A tirada humorística quando usada em momentos mais sérios é sublime, porque desmonta a pose, desarma a etiqueta e essa transgressão é inegavelmente deliciosa, ainda que nesses momentos, apenas possamos rir por dentro. Assim como considero que quando somos convocados para momentos de maior descontração, em que o humor vai ser o prato principal, possa o pensamento humorístico através do seu exagero, levar-nos a ver as coisas ao contrário e fazer-nos refletir em assuntos sérios, para as quais ainda não tivemos coragem tirar conclusões, porque ainda só tínhamos pensado neles de forma austera.
Num outro nível, o humor também funciona como um poderoso regulador de egos, de poses e de manias. Tem a capacidade de policiar os comportamentos, de os sinalizar como impróprios ou inadequados, levando a que os visados dessa troça se autorregulem (ou não), porque alguém lhes fez notar o absurdo e o ridículo.

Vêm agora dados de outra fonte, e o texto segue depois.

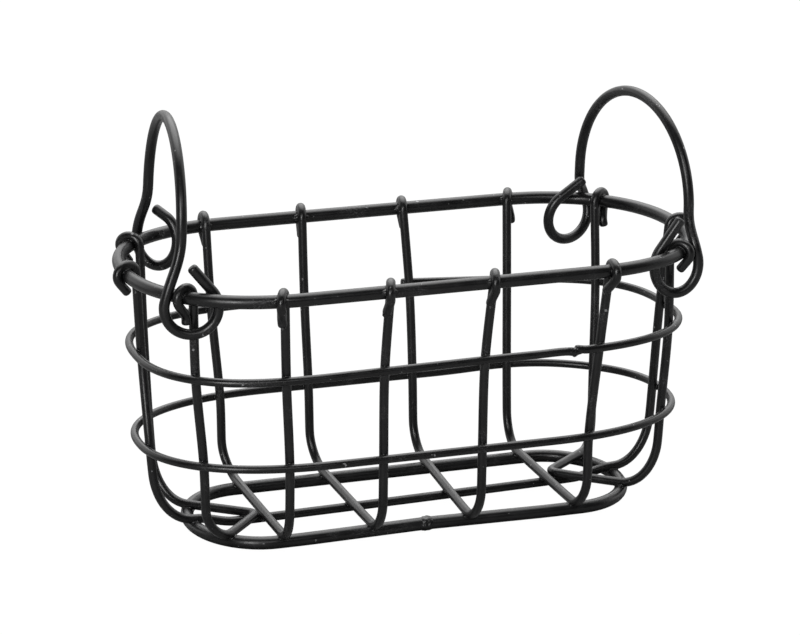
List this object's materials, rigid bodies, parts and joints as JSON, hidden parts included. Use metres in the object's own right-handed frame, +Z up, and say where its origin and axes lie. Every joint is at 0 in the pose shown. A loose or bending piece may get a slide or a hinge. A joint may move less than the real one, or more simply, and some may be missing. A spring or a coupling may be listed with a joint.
{
  "type": "wire storage basket",
  "caption": "Small oval open basket of welded round wire with a satin black coating, hooked ribs over a heavier rim and a swinging wire handle at each end.",
  "frame": {"origin": "middle of the basket, on the table that its base ring stands on", "axes": "+X along the basket towards its right handle, -Y out of its front, +Z up"},
  "size_m": [0.186, 0.0974, 0.1298],
  "materials": {
    "rim_ring_coat": "satin black powder coat on steel wire",
    "upper_band_left_coat": "satin black powder coat on steel wire",
    "upper_band_right_coat": "satin black powder coat on steel wire",
    "lower_band_coat": "satin black powder coat on steel wire",
    "base_ring_coat": "satin black powder coat on steel wire",
    "cross_rib_far_left_coat": "satin black powder coat on steel wire",
    "cross_rib_left_coat": "satin black powder coat on steel wire",
    "cross_rib_right_coat": "satin black powder coat on steel wire",
    "cross_rib_far_right_coat": "satin black powder coat on steel wire",
    "long_rib_coat": "satin black powder coat on steel wire",
    "corner_rib_left_coat": "satin black powder coat on steel wire",
    "corner_rib_right_coat": "satin black powder coat on steel wire",
    "left_handle_coat": "satin black powder coat on steel wire",
    "right_handle_coat": "satin black powder coat on steel wire"
  },
  "bodies": {
    "basket": {"rim_ring": "rim_ring_coat", "upper_band_left": "upper_band_left_coat", "upper_band_right": "upper_band_right_coat", "lower_band": "lower_band_coat", "base_ring": "base_ring_coat", "cross_rib_far_left": "cross_rib_far_left_coat", "cross_rib_left": "cross_rib_left_coat", "cross_rib_right": "cross_rib_right_coat", "cross_rib_far_right": "cross_rib_far_right_coat", "long_rib": "long_rib_coat", "corner_rib_left": "corner_rib_left_coat", "corner_rib_right": "corner_rib_right_coat"},
    "left_handle": {"left_handle": "left_handle_coat"},
    "right_handle": {"right_handle": "right_handle_coat"}
  },
  "joints": [
    {"name": "left_handle_swing", "type": "hinge", "parent": "basket", "child": "left_handle", "pos_m": [-0.07233, 0.00262, 0.0829], "axis": [0.0982, 0.9952, 0], "range_deg": [-15, 25]},
    {"name": "right_handle_swing", "type": "hinge", "parent": "basket", "child": "right_handle", "pos_m": [0.07134, 0.00316, 0.0829], "axis": [0.1241, -0.9923, 0], "range_deg": [-15, 20]}
  ]
}
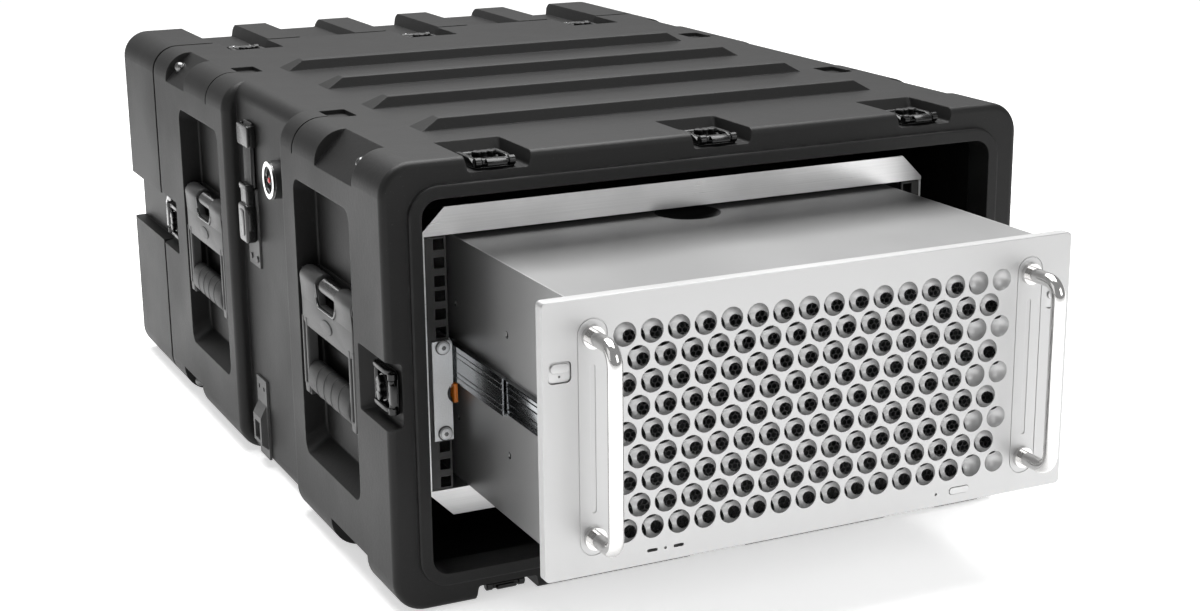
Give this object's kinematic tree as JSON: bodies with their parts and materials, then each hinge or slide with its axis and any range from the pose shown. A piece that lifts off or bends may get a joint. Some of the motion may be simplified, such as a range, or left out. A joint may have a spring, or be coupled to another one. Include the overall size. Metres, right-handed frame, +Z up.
{
  "type": "equipment rack case",
  "caption": "Shock-mounted rack equipment case with a ribbed body, folding side handles, twist latches, a rear lid and a grille-fronted rack unit on telescopic slides.",
  "frame": {"origin": "on the resting plane, under the middle of the whole object with the rack unit drawn out", "axes": "+X to the right seen from the open front, +Y into the case from its open front, +Z up"},
  "size_m": [0.6132, 1.0894, 0.39],
  "materials": {
    "shell_plastic": "textured rotomoulded polyethylene",
    "seal_rubber": "matt foam rubber",
    "shock_rubber": "moulded rubber",
    "stud_steel": "zinc plated",
    "spring_steel": "dark spring steel",
    "frame_aluminium": "brushed",
    "rail_black": "black powder coat",
    "slide_zinc": "dark zinc",
    "bracket_zinc": "bright zinc",
    "bolt_black": "black oxide",
    "handle_grey": "mid-grey moulded",
    "grip_rubber": "ribbed",
    "bracket_black": "satin black",
    "latch_black": "black chrome",
    "keeper_steel": "bright plated",
    "valve_black": "satin",
    "valve_chrome": "polished",
    "valve_red": "gloss",
    "webbing_black": "woven",
    "buckle_black": "satin",
    "plate_grey": "satin grey",
    "tab_orange": "satin",
    "chassis_silver": "satin",
    "cover_grey": "satin grey",
    "panel_silver": "fine blasted and anodised",
    "pull_chrome": "polished",
    "mesh_black": "black",
    "lock_steel": "satin",
    "button_silver": "satin"
  },
  "bodies": {
    "case": {"case_shell": "shell_plastic", "frame_plates": "frame_aluminium", "frame_side_plates": "frame_aluminium", "rack_rails": "rail_black", "shock_mounts": "shock_rubber", "shock_mount_studs": "stud_steel", "edge_bolts": "bolt_black", "handle_brackets": "bracket_black", "handle_pins": "stud_steel", "handle_springs": "spring_steel", "latch_bases": "latch_black", "valve_body": "valve_black", "valve_ring": "valve_chrome", "strap_buckles": "buckle_black", "strap_webbing": "webbing_black", "strap_plates": "plate_grey", "strap_hooks": "plate_grey", "slide_outer": "slide_zinc", "slide_brackets": "bracket_zinc", "bracket_screws": "bracket_zinc"},
    "lid": {"rear_lid": "shell_plastic", "lid_gasket": "seal_rubber", "latch_keepers": "keeper_steel"},
    "slide_middle": {"slide_middle": "slide_zinc"},
    "rack_unit": {"chassis_tray": "chassis_silver", "chassis_cover": "cover_grey", "front_panel": "panel_silver", "panel_pulls": "pull_chrome", "grille_mesh": "mesh_black", "slide_inner": "slide_zinc"},
    "valve_button": {"valve_button": "valve_red"},
    "release_tab_left": {"release_tab_left": "tab_orange"},
    "release_tab_right": {"release_tab_right": "tab_orange"},
    "thumb_lock_left": {"thumb_lock_left": "lock_steel"},
    "thumb_lock_right": {"thumb_lock_right": "lock_steel"},
    "power_button": {"power_button": "button_silver"},
    "handle_front_left": {"handle_front_left": "handle_grey", "grip_front_left": "grip_rubber"},
    "handle_front_right": {"handle_front_right": "handle_grey", "grip_front_right": "grip_rubber"},
    "handle_rear_left": {"handle_rear_left": "handle_grey", "grip_rear_left": "grip_rubber"},
    "handle_rear_right": {"handle_rear_right": "handle_grey", "grip_rear_right": "grip_rubber"},
    "latch_wing_front_bottom_left": {"latch_wing_front_bottom_left": "latch_black"},
    "latch_wing_front_bottom_middle": {"latch_wing_front_bottom_middle": "latch_black"},
    "latch_wing_front_bottom_right": {"latch_wing_front_bottom_right": "latch_black"},
    "latch_wing_front_left": {"latch_wing_front_left": "latch_black"},
    "latch_wing_front_right": {"latch_wing_front_right": "latch_black"},
    "latch_wing_front_top_left": {"latch_wing_front_top_left": "latch_black"},
    "latch_wing_front_top_middle": {"latch_wing_front_top_middle": "latch_black"},
    "latch_wing_front_top_right": {"latch_wing_front_top_right": "latch_black"},
    "latch_wing_rear_bottom_left": {"latch_wing_rear_bottom_left": "latch_black"},
    "latch_wing_rear_bottom_middle": {"latch_wing_rear_bottom_middle": "latch_black"},
    "latch_wing_rear_bottom_right": {"latch_wing_rear_bottom_right": "latch_black"},
    "latch_wing_rear_left": {"latch_wing_rear_left": "latch_black"},
    "latch_wing_rear_right": {"latch_wing_rear_right": "latch_black"},
    "latch_wing_rear_top_left": {"latch_wing_rear_top_left": "latch_black"},
    "latch_wing_rear_top_middle": {"latch_wing_rear_top_middle": "latch_black"},
    "latch_wing_rear_top_right": {"latch_wing_rear_top_right": "latch_black"}
  },
  "joints": [
    {"name": "unit_slide", "type": "slide", "parent": "case", "child": "rack_unit", "axis": [0, -1, 0], "range_m": [-0.214, 0.25]},
    {"name": "middle_slide", "type": "slide", "parent": "case", "child": "slide_middle", "axis": [0, -1, 0], "range_m": [-0.107, 0.125]},
    {"name": "lid_lift_off", "type": "slide", "parent": "case", "child": "lid", "axis": [0, 1, 0], "range_m": [0, 0.15]},
    {"name": "handle_front_left_hinge", "type": "hinge", "parent": "case", "child": "handle_front_left", "pos_m": [-0.2955, -0.18225, 0.24], "axis": [0, 1, 0], "range_deg": [0, 90], "stiffness_Nm_per_rad": 0.6, "springref_deg": -28.65},
    {"name": "handle_front_right_hinge", "type": "hinge", "parent": "case", "child": "handle_front_right", "pos_m": [0.2955, -0.18225, 0.24], "axis": [0, -1, 0], "range_deg": [0, 90], "stiffness_Nm_per_rad": 0.6, "springref_deg": -28.65},
    {"name": "handle_rear_left_hinge", "type": "hinge", "parent": "case", "child": "handle_rear_left", "pos_m": [-0.2955, 0.22075, 0.24], "axis": [0, 1, 0], "range_deg": [0, 90], "stiffness_Nm_per_rad": 0.6, "springref_deg": -28.65},
    {"name": "handle_rear_right_hinge", "type": "hinge", "parent": "case", "child": "handle_rear_right", "pos_m": [0.2955, 0.22075, 0.24], "axis": [0, -1, 0], "range_deg": [0, 90], "stiffness_Nm_per_rad": 0.6, "springref_deg": -28.65},
    {"name": "latch_front_bottom_left_turn", "type": "hinge", "parent": "case", "child": "latch_wing_front_bottom_left", "pos_m": [-0.204, -0.30725, 0.009], "axis": [0, 0, -1], "range_deg": [0, 180]},
    {"name": "latch_front_bottom_middle_turn", "type": "hinge", "parent": "case", "child": "latch_wing_front_bottom_middle", "pos_m": [0, -0.30725, 0.009], "axis": [0, 0, -1], "range_deg": [0, 180]},
    {"name": "latch_front_bottom_right_turn", "type": "hinge", "parent": "case", "child": "latch_wing_front_bottom_right", "pos_m": [0.204, -0.30725, 0.009], "axis": [0, 0, -1], "range_deg": [0, 180]},
    {"name": "latch_front_left_turn", "type": "hinge", "parent": "case", "child": "latch_wing_front_left", "pos_m": [-0.296, -0.30725, 0.19], "axis": [-1, 0, 0], "range_deg": [0, 180]},
    {"name": "latch_front_right_turn", "type": "hinge", "parent": "case", "child": "latch_wing_front_right", "pos_m": [0.296, -0.30725, 0.19], "axis": [1, 0, 0], "range_deg": [0, 180]},
    {"name": "latch_front_top_left_turn", "type": "hinge", "parent": "case", "child": "latch_wing_front_top_left", "pos_m": [-0.204, -0.30725, 0.371], "axis": [0, 0, 1], "range_deg": [0, 180]},
    {"name": "latch_front_top_middle_turn", "type": "hinge", "parent": "case", "child": "latch_wing_front_top_middle", "pos_m": [0, -0.30725, 0.371], "axis": [0, 0, 1], "range_deg": [0, 180]},
    {"name": "latch_front_top_right_turn", "type": "hinge", "parent": "case", "child": "latch_wing_front_top_right", "pos_m": [0.204, -0.30725, 0.371], "axis": [0, 0, 1], "range_deg": [0, 180]},
    {"name": "latch_rear_bottom_left_turn", "type": "hinge", "parent": "case", "child": "latch_wing_rear_bottom_left", "pos_m": [-0.204, 0.37275, 0.009], "axis": [0, 0, -1], "range_deg": [0, 180]},
    {"name": "latch_rear_bottom_middle_turn", "type": "hinge", "parent": "case", "child": "latch_wing_rear_bottom_middle", "pos_m": [0, 0.37275, 0.009], "axis": [0, 0, -1], "range_deg": [0, 180]},
    {"name": "latch_rear_bottom_right_turn", "type": "hinge", "parent": "case", "child": "latch_wing_rear_bottom_right", "pos_m": [0.204, 0.37275, 0.009], "axis": [0, 0, -1], "range_deg": [0, 180]},
    {"name": "latch_rear_left_turn", "type": "hinge", "parent": "case", "child": "latch_wing_rear_left", "pos_m": [-0.296, 0.37275, 0.19], "axis": [-1, 0, 0], "range_deg": [0, 180]},
    {"name": "latch_rear_right_turn", "type": "hinge", "parent": "case", "child": "latch_wing_rear_right", "pos_m": [0.296, 0.37275, 0.19], "axis": [1, 0, 0], "range_deg": [0, 180]},
    {"name": "latch_rear_top_left_turn", "type": "hinge", "parent": "case", "child": "latch_wing_rear_top_left", "pos_m": [-0.204, 0.37275, 0.371], "axis": [0, 0, 1], "range_deg": [0, 180]},
    {"name": "latch_rear_top_middle_turn", "type": "hinge", "parent": "case", "child": "latch_wing_rear_top_middle", "pos_m": [0, 0.37275, 0.371], "axis": [0, 0, 1], "range_deg": [0, 180]},
    {"name": "latch_rear_top_right_turn", "type": "hinge", "parent": "case", "child": "latch_wing_rear_top_right", "pos_m": [0.204, 0.37275, 0.371], "axis": [0, 0, 1], "range_deg": [0, 180]},
    {"name": "valve_press", "type": "slide", "parent": "case", "child": "valve_button", "axis": [1, 0, 0], "range_m": [0, 0.0025], "stiffness_N_per_m": 400, "springref_m": -0.001},
    {"name": "power_press", "type": "slide", "parent": "rack_unit", "child": "power_button", "axis": [0, 1, 0], "range_m": [0, 0.0015], "stiffness_N_per_m": 400, "springref_m": -0.001},
    {"name": "release_left_press", "type": "slide", "parent": "case", "child": "release_tab_left", "axis": [0, 0, -1], "range_m": [0, 0.003], "stiffness_N_per_m": 400, "springref_m": -0.001},
    {"name": "thumb_lock_left_press", "type": "slide", "parent": "rack_unit", "child": "thumb_lock_left", "axis": [0, 1, 0], "range_m": [0, 0.0012], "stiffness_N_per_m": 400, "springref_m": -0.001},
    {"name": "release_right_press", "type": "slide", "parent": "case", "child": "release_tab_right", "axis": [0, 0, -1], "range_m": [0, 0.003], "stiffness_N_per_m": 400, "springref_m": -0.001},
    {"name": "thumb_lock_right_press", "type": "slide", "parent": "rack_unit", "child": "thumb_lock_right", "axis": [0, 1, 0], "range_m": [0, 0.0012], "stiffness_N_per_m": 400, "springref_m": -0.001}
  ],
  "couplings": [
    {"joint": "middle_slide", "follows": "unit_slide", "ratio": 0.5}
  ]
}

Vestir uma roupagem humorística pode também remeter-nos para uma teatralidade reconfortante, que é a de nos podermos travestir de idiotas e dizer umas quantas alarvidades ao abrigo deste escudo protetor que uma piada pode dispor, testando e provocando pequenas audiências, com as quais decidimos partilhar momentos de impagável parvoíce.
O humor deveria ser obrigatório por decreto, enquanto que a rabugice devia ser punida com uma contraordenação grave, que retirasse pontos sociais, que somados, impedissem as pessoas de participarem em eventos populares.
Acrescentar a tudo isto, e acreditando na máxima de que se somarmos o tempo de distanciamento necessário, à mais desastrosa das tragédias, estaremos perante a receita perfeita para que o humor tome lugar, ajudando seguramente a curar as feridas que tardam em cicatrizar. Por isso, quanto aquelas velhas questões, se existem limites para o humor, eu considero que não, apenas cada um, deverá por si, limitar o humor para o qual está preparado.
Tal como disse muito recentemente o Papa Francisco, sim, podemos até brincar com Deus!